Chinese rock singer-songwriter Wang Feng holds a concert in Tianjin in April. Wang’s Beijing concert in July was streamed online.[Photo/Xinhua]
Chinese music lovers are shifting from buying physical records to watching live music shows, a new report indicates.
The First China Music Industry Forum, which was jointly organized by the State Administration of Press, Publication, Radio, Film and Television, the Communication University of China and the Music Industry Promotion Committee, reported on Nov 6 in Beijing that the total size of China’s music performance market reached 14 billion yuan ($2.28 billion) in 2013, while the total size of physical record industry was 650 million yuan.
The report also says that the total size of China’s music industry in 2013 exceeded 270 billion yuan, making it bigger than the film industry valued at 20 billion yuan and the TV series industry, which was 10.8 billion yuan.
“An increasing number of people in China, especially the young generation, are embracing live music as an important medium of entertainment,” says Zhao Zhi’an, the deputy director of School of Music and Recording Arts at CUC.
“For example, over 200 outdoor music festivals are expected to be held in 2015. It’s a good time for both artists and fans.”
Zhang Youdai, a veteran DJ and a seasoned concertgoer who is credited with introducing many Western and Chinese rock musicians to Chinese fans, says his first live concert experience was in 1987.
Then he was a student of Central Academy of Drama.
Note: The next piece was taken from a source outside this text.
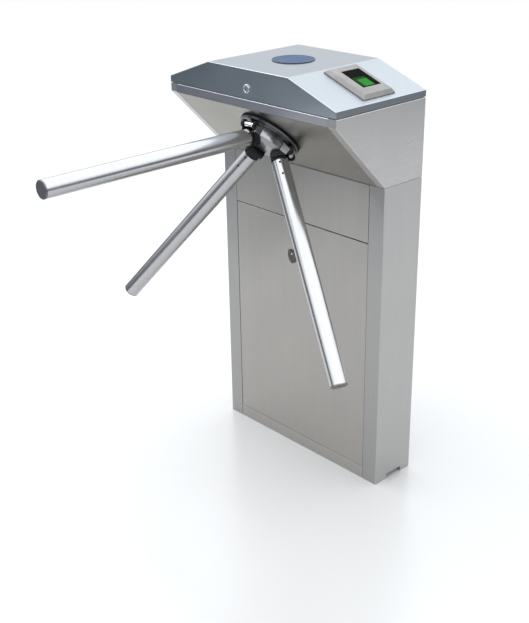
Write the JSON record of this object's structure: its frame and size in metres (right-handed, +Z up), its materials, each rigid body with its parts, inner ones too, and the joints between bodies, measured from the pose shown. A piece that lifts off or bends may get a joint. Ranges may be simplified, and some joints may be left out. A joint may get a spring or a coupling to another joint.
{
  "type": "tripod turnstile",
  "caption": "Compact upright tripod turnstile in brushed stainless sheet, with a hinged lid, fingerprint reader, indicator lens, lockable front door and a drop arm.",
  "frame": {"origin": "on the floor, at the centre of the column's foot and of its anchor holes", "axes": "+Z up; -Y is the side the blocking arm points to; X runs along the cabinet's width, with the reader on the +X side"},
  "size_m": [0.743, 0.7946, 0.986],
  "materials": {
    "brushed_stainless": "satin brushed, grain along each panel",
    "lid_stainless": "fine brushed",
    "arm_stainless": "satin polished tube",
    "end_cap_grey": "moulded grey cap",
    "hub_satin_chrome": "dark satin chrome",
    "polished_chrome": "polished",
    "black_casting": "black coated casting",
    "zinc_steel": "zinc plated sheet and bar",
    "machined_steel": "machined",
    "bearing_steel": "ground",
    "aluminium_plate": "mill finish",
    "cast_housing": "cast, machined bore",
    "indicator_blue": "smoked blue-grey lens",
    "indicator_rim": "dark rim",
    "reader_bezel": "warm grey moulded bezel",
    "reader_black": "gloss black",
    "reader_green": "lit green prism",
    "circuit_board": "solder mask and components",
    "seal_rubber": "black seal",
    "lead_jacket": "black jacket",
    "lock_metal": "nickel plated",
    "cover_dark": "dark bronze grey"
  },
  "bodies": {
    "cabinet": {"base_plate": "zinc_steel", "column_left_panel": "brushed_stainless", "column_right_panel": "brushed_stainless", "back_panel": "brushed_stainless", "plinth_strip": "brushed_stainless", "upper_front_panel": "brushed_stainless", "inner_frame": "zinc_steel", "head_left_cheek": "brushed_stainless", "head_right_cheek": "brushed_stainless", "head_front_band": "brushed_stainless", "sloped_panel": "brushed_stainless", "lid_seal": "seal_rubber", "mechanism_frame": "aluminium_plate", "bearing_housing": "cast_housing", "housing_screws": "zinc_steel", "bearing_outer_rings": "bearing_steel", "pawl_pivots": "machined_steel", "lock_solenoids": "zinc_steel", "sensor_board": "circuit_board", "controller_board": "circuit_board", "power_supply": "aluminium_plate", "wiring_harness": "lead_jacket", "lock_catches": "zinc_steel", "lid_hinge_fixed": "zinc_steel"},
    "lid": {"lid_shell": "lid_stainless", "indicator_ring": "indicator_rim", "indicator_lens": "indicator_blue", "reader_housing": "reader_bezel", "reader_window": "reader_black", "reader_prism": "reader_green", "lid_boards": "circuit_board", "lid_lock_barrel": "lock_metal", "lid_hinge_moving": "zinc_steel"},
    "lid_cam": {"lid_lock_cam": "zinc_steel"},
    "door": {"front_door": "brushed_stainless", "door_lock_barrel": "lock_metal"},
    "door_cam": {"door_lock_cam": "zinc_steel"},
    "keyhole_cover": {"keyhole_cover": "cover_dark"},
    "hub": {"hub_flange": "hub_satin_chrome", "hub_drum": "hub_satin_chrome", "hub_shaft": "machined_steel", "shaft_nut": "zinc_steel", "bearing_inner_rings": "bearing_steel", "index_disc": "machined_steel", "encoder_disc": "aluminium_plate", "fork_cheeks": "black_casting", "latch_bars": "polished_chrome", "pivot_pins": "black_casting", "knuckle_left": "black_casting", "knuckle_right": "black_casting", "tube_left": "arm_stainless", "tube_right": "arm_stainless", "caps_side": "end_cap_grey"},
    "blocking_arm": {"knuckle_front": "black_casting", "tube_front": "arm_stainless", "cap_front": "end_cap_grey"},
    "pawl_entry": {"pawl_entry": "machined_steel"},
    "pawl_exit": {"pawl_exit": "machined_steel"},
    "plunger_entry": {"plunger_entry": "zinc_steel"},
    "plunger_exit": {"plunger_exit": "zinc_steel"}
  },
  "joints": [
    {"name": "hub_turn", "type": "hinge", "parent": "cabinet", "child": "hub", "pos_m": [0, -0.14462, 0.83706], "axis": [0, -0.7133, -0.7009], "continuous": true},
    {"name": "arm_drop", "type": "hinge", "parent": "hub", "child": "blocking_arm", "pos_m": [0, -0.20562, 0.83106], "axis": [1, 0, 0], "range_deg": [0, 90]},
    {"name": "lid_open", "type": "hinge", "parent": "cabinet", "child": "lid", "pos_m": [0, 0.0595, 0.918], "axis": [-1, 0, 0], "range_deg": [0, 75]},
    {"name": "lid_cam_turn", "type": "hinge", "parent": "lid", "child": "lid_cam", "pos_m": [0, -0.1948, 0.942], "axis": [0, -1, 0], "range_deg": [0, 90]},
    {"name": "door_tilt", "type": "hinge", "parent": "cabinet", "child": "door", "pos_m": [0, -0.062, 0.032], "axis": [1, 0, 0], "range_deg": [0, 12]},
    {"name": "door_cam_turn", "type": "hinge", "parent": "door", "child": "door_cam", "pos_m": [-0.02, -0.0464, 0.512], "axis": [0, -1, 0], "range_deg": [0, 90]},
    {"name": "keyhole_cover_swing", "type": "hinge", "parent": "door", "child": "keyhole_cover", "pos_m": [-0.02, -0.065, 0.521], "axis": [0, 1, 0], "range_deg": [-100, 100]},
    {"name": "pawl_exit_swing", "type": "hinge", "parent": "cabinet", "child": "pawl_exit", "pos_m": [0.0716, -0.06591, 0.87824], "axis": [0, -0.7133, -0.7009], "range_deg": [0, 16], "stiffness_Nm_per_rad": 0.3, "springref_deg": -17.19},
    {"name": "pawl_entry_swing", "type": "hinge", "parent": "cabinet", "child": "pawl_entry", "pos_m": [-0.0716, -0.06591, 0.87824], "axis": [0, 0.7133, 0.7009], "range_deg": [0, 16], "stiffness_Nm_per_rad": 0.3, "springref_deg": -17.19},
    {"name": "plunger_exit_slide", "type": "slide", "parent": "cabinet", "child": "plunger_exit", "axis": [1, 0, 0], "range_m": [0, 0.00606]},
    {"name": "plunger_entry_slide", "type": "slide", "parent": "cabinet", "child": "plunger_entry", "axis": [-1, 0, 0], "range_m": [0, 0.00606]}
  ],
  "couplings": [
    {"joint": "pawl_exit_swing", "follows": "plunger_exit_slide", "rad_per_m": 46.06},
    {"joint": "pawl_entry_swing", "follows": "plunger_entry_slide", "rad_per_m": 46.06}
  ]
}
He bought three tickets to see the Chinese godfather of rock ‘n’ roll, Cui Jian, for 5 yuan each and went to the concert with two of his classmates.
“Few people went to live shows back then but it was the golden era, from 1987 to 1997, that gave birth to a number of great indie musicians who are the backbone of today’s live music scene,” says Zhang, who discussed China’s rock music scene at the forum.
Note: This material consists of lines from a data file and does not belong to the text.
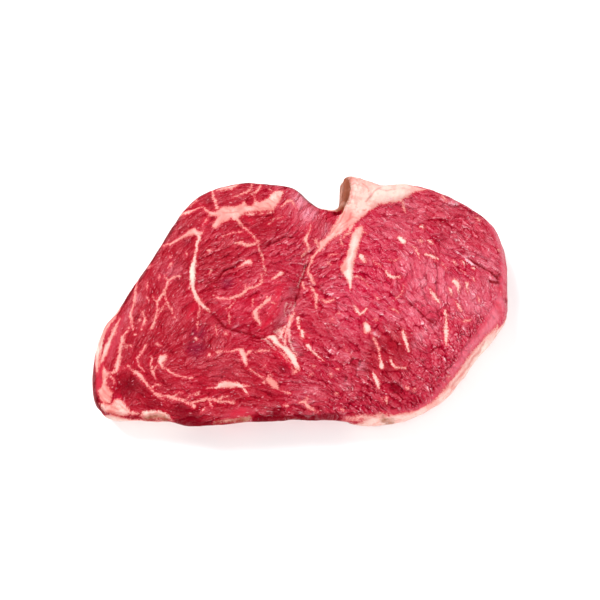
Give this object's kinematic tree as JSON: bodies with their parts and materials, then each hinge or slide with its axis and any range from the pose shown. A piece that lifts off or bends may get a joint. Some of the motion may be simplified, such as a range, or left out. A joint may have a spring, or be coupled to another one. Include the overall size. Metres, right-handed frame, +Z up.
{
  "type": "raw ribeye steak",
  "caption": "Raw boneless ribeye steak: a flat slab of marbled beef with a round eye, a thinner tail and a raised knob of fat.",
  "frame": {"origin": "middle of the outline's box, on the flat cut underside", "axes": "+X along the long side from the thin tail to the eye, +Y across the steak towards the fat knob, +Z up out of the top face"},
  "size_m": [0.199, 0.1254, 0.0244],
  "materials": {
    "raw_beef": "damp satin"
  },
  "bodies": {
    "root": {"steak": "raw_beef"}
  },
  "joints": []
}
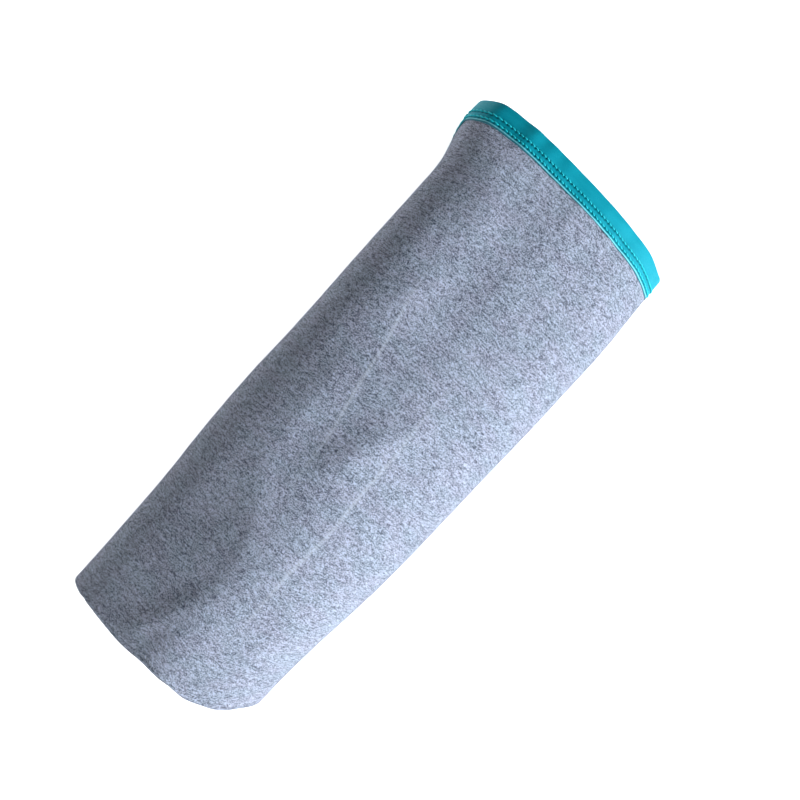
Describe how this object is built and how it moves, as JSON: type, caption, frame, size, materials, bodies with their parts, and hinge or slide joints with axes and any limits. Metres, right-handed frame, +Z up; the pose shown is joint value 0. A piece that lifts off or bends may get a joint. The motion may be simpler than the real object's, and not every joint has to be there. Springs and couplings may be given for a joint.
{
  "type": "quick dry towel",
  "caption": "Jersey travel towel with bound, coverstitched edges, folded in half along its length and rolled up flat, lying on its side",
  "frame": {"origin": "on the surface the roll lies on, under the middle of the roll's bounding box", "axes": "+X along the roll, from the towel's lengthwise fold to its bound long edges; +Y across the roll, to the side where the outer layer comes up from underneath; +Z up"},
  "size_m": [0.3502, 0.135, 0.0547],
  "materials": {
    "heather_jersey": "matte brushed jersey, blue-grey heather",
    "binding_tape": "satin stretch tape, teal",
    "stitch_thread": "polyester sewing thread, teal"
  },
  "bodies": {
    "root": {"towel_cloth": "heather_jersey", "outer_side_edge_binding": "binding_tape", "outer_side_edge_needle_thread_1": "stitch_thread", "outer_side_edge_needle_thread_2": "stitch_thread", "outer_side_edge_looper_thread": "stitch_thread", "inner_side_edge_binding": "binding_tape", "inner_side_edge_needle_thread_1": "stitch_thread", "inner_side_edge_needle_thread_2": "stitch_thread", "inner_side_edge_looper_thread": "stitch_thread", "core_end_edge_binding": "binding_tape", "core_end_edge_needle_thread_1": "stitch_thread", "core_end_edge_needle_thread_2": "stitch_thread", "core_end_edge_looper_thread": "stitch_thread", "tail_end_edge_binding": "binding_tape", "tail_end_edge_needle_thread_1": "stitch_thread", "tail_end_edge_needle_thread_2": "stitch_thread", "tail_end_edge_looper_thread": "stitch_thread"}
  },
  "joints": []
}
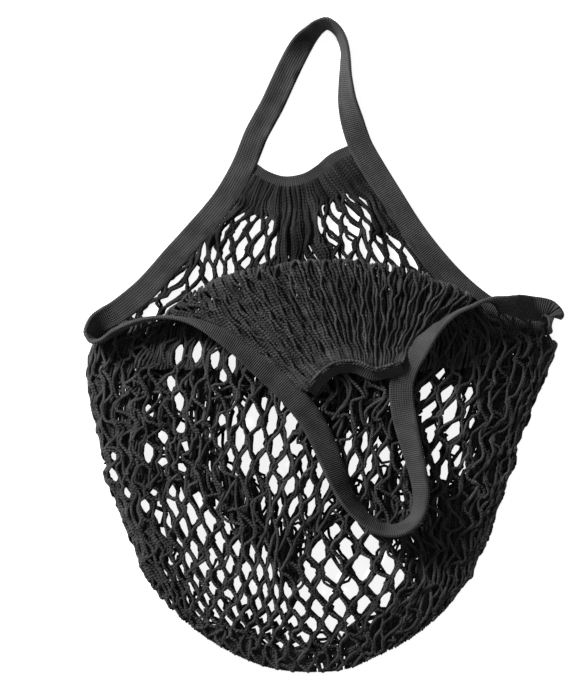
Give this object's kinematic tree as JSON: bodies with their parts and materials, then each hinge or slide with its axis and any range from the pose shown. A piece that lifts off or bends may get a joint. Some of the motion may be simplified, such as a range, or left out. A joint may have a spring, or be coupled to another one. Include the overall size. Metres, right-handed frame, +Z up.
{
  "type": "string shopping bag",
  "caption": "Knotted net shopping bag with a knitted tape rim that runs on into its two handles, lying flat with the front panel folded over.",
  "frame": {"origin": "on the floor under the middle of the bag's bounding box", "axes": "+X across the bag, +Y from the bottom of the net to the top of the back handle, +Z up from the floor"},
  "size_m": [0.3808, 0.5254, 0.0443],
  "materials": {
    "tape_cotton": "matt knitted cotton rib",
    "net_cotton": "matt twisted cotton yarn"
  },
  "bodies": {
    "root": {"rim_tape": "tape_cotton", "back_gather_band": "tape_cotton", "front_gather_band": "tape_cotton", "back_net": "net_cotton", "front_net": "net_cotton"}
  },
  "joints": []
}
LeTV.com, a Chinese video-and movie-streaming site, has begun streaming live concerts of the country’s musicians.[Photo/China Daily]
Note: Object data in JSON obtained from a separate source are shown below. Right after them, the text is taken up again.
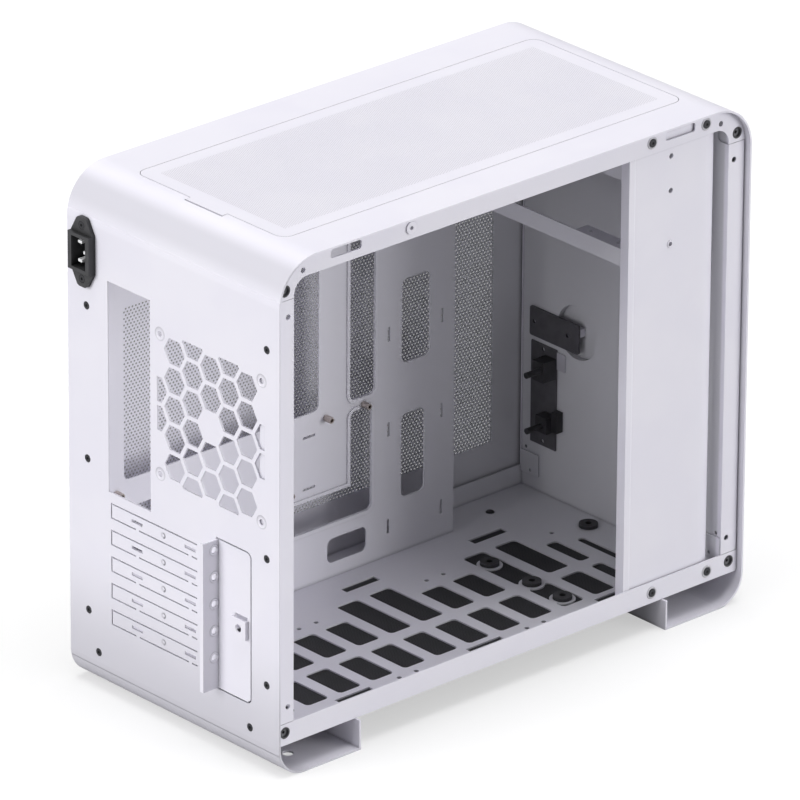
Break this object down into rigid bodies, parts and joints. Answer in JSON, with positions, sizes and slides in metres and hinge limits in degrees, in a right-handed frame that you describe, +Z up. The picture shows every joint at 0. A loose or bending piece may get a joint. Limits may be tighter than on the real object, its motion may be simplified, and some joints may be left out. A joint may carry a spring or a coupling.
{
  "type": "mini tower computer case",
  "caption": "Compact upright computer case: a rounded folded shell round a sheet steel frame, left side open, with a top filter, fan grille, slot covers and a power inlet.",
  "frame": {"origin": "on the floor, at the middle of the case's footprint, slot bracket and power button included", "axes": "+X to the closed side with the motherboard tray, -X to the open side, +Y to the rear with the inlet, +Z up"},
  "size_m": [0.22, 0.4544, 0.385],
  "materials": {
    "white_paint": "satin powder coat",
    "white_mesh": "finely perforated satin sheet",
    "grey_mesh": "fine woven mesh",
    "black_mesh": "fine woven mesh",
    "white_plastic": "satin",
    "black_plastic": "satin moulded",
    "black_steel": "black coated",
    "bright_steel": "bright nickel",
    "brass": "turned",
    "grommet_rubber": "moulded"
  },
  "bodies": {
    "chassis": {"outer_shell": "white_paint", "top_frame": "white_paint", "floor_pan": "white_paint", "rear_left_post": "white_paint", "rear_right_post": "white_paint", "front_left_post": "white_paint", "front_right_post": "white_paint", "motherboard_tray": "white_paint", "right_side_panel": "white_paint", "chamber_cover": "white_paint", "front_wall": "white_paint", "supply_beam": "white_paint", "supply_top_bar": "white_paint", "top_filter_frame": "white_paint", "slot_bracket": "white_paint", "top_filter_mesh": "white_mesh", "side_dust_filter": "grey_mesh", "under_filter_frame": "black_plastic", "under_filter_mesh": "black_mesh", "inlet_body": "black_plastic", "inlet_pins": "bright_steel", "rear_screws": "black_steel", "inlet_screws": "black_steel", "cover_screws": "black_steel", "panel_sockets": "white_plastic", "drive_grommets": "grommet_rubber", "button_plate": "black_steel", "port_board": "black_plastic", "port_module_1": "black_plastic", "port_housing": "black_plastic", "port_cover": "bright_steel", "port_module_2": "black_plastic", "port_sleeves": "black_plastic", "power_switch": "black_plastic", "board_standoffs": "brass"},
    "button": {"power_button": "white_paint"}
  },
  "joints": [
    {"name": "power_button_press", "type": "slide", "parent": "chassis", "child": "button", "axis": [0, 1, 0], "range_m": [0, 0.001], "stiffness_N_per_m": 600}
  ]
}
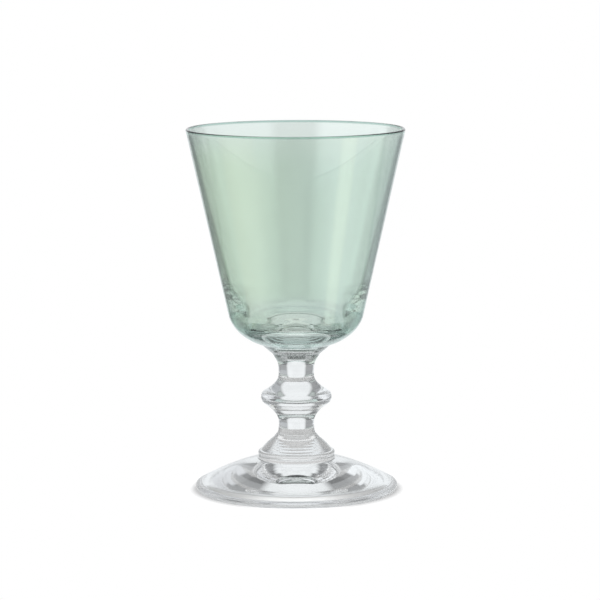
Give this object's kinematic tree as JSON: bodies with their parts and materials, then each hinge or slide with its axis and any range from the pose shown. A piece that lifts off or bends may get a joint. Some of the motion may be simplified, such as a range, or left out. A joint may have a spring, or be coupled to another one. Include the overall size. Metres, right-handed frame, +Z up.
{
  "type": "wine glass",
  "caption": "Small stemmed wine glass with a green lustre conical bowl, a clear stem with a disc-shaped knop and a round hollow-based foot.",
  "frame": {"origin": "centre of the foot's standing ring, on the surface that the glass stands on", "axes": "+Z up along the glass's own axis; the glass is round, so +X and +Y are any two directions across it"},
  "size_m": [0.08, 0.08, 0.1335],
  "materials": {
    "clear_glass": "clear, colourless, polished",
    "green_lustre": "transparent green metallic lustre film, glossy, slightly iridescent"
  },
  "bodies": {
    "root": {"bowl": "clear_glass", "lustre_coat": "green_lustre", "stem": "clear_glass", "foot": "clear_glass"}
  },
  "joints": []
}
Gao Hu came to Beijing from Shandong province and formed the rock band Miserable Faith with his friends in 1999. They rented a small house at around 175 yuan a month and could barely make ends meet because they had few opportunities to perform, he says. But now, they perform around the country every month.
“As an indie rock band, we not only can survive by playing our music but also have extra money to buy better equipment and instruments,” he says.
As the first annual official music industry report in China－which contains 13 branch reports covering the physical record industry, digital music industry, music performance industry and music copyrights－the report also declares other boosts for the music industry include charging for digital music and the new business model of collaboration between music labels and video websites.
According to the report, the total size of China’s digital music industry in 2013 was more than 44 billion yuan. It was around 39 billion yuan the year before. There were more than 450 million digital-music users in China in 2013.
In July 2014, Chinese video and movie streaming site LeTV.com cut an exclusive deal to stream the concert of Chinese rock singer-song writer Wang Feng on Aug 2 at the National Stadiumin Beijing. More than 75,000 users watched the concert online within two days, with each user paying 30 yuan. It was considered to be a groundbreaking new business model for China’s music industry.
Yin Liang, the music department director of LeTV.com and a participant in the forum, confirmed earlier reports that LeTV.com had gained the right to exclusively stream the future trip to outer space of HongKong singer-songwriter Tang Tszkei, who is better known by her stage name, G.E.M.
In October, the 23-year-old singer announced her plan to be the first Chinese female pop singer to visit outer space, and she has taken a space-training course in Amsterdam.
“The music industry should be integrated with other industries to offer many more commercial possibilities,” says Yin.
However, he is concerned about the quality and content of music since more and more singers in China, especially in the pop music world, are performing at commercial concerts but creating fewer “good works”.
“I believe that good and creative content is the key to making profits, which, unfortunately, has been ignored by some artists and record companies,” he says.
Liu Yuxing, the general manager of China Mobile Music Base, says that since the facility was founded in 2006, it has made immediate profits thanks to the fast development of the Internet in China.
Inspired by the popular singing reality shows in China, Liu says that the company launched a platform early this year for original Chinese singer-songwriters.
“So far, we have more than 5,000 singer-songwriters who’ve signed contracts with us. We will help inject new blood into the music industry,” Liu says.
Guo Biao, the chief representative of the International Federation of the Phonographic Industry in China, agrees that the Internet presents a tremendous opportunity for artists and music labels.
But copyright piracy is still a challenge, he says, since there is no official standard of paying for music copyrights in China.
In 2013, for the first time, China’s music copyrights revenue exceeded 100 million yuan, according to the nonprofit Music Copyright Society of China, which shows the success of converting consumers from free downloads to a paid model.
“Besides the legal music awareness of consumers, the government should pave way for legislation, regulating the legal use of music, such as at karaoke bars and in public places,” Guo says.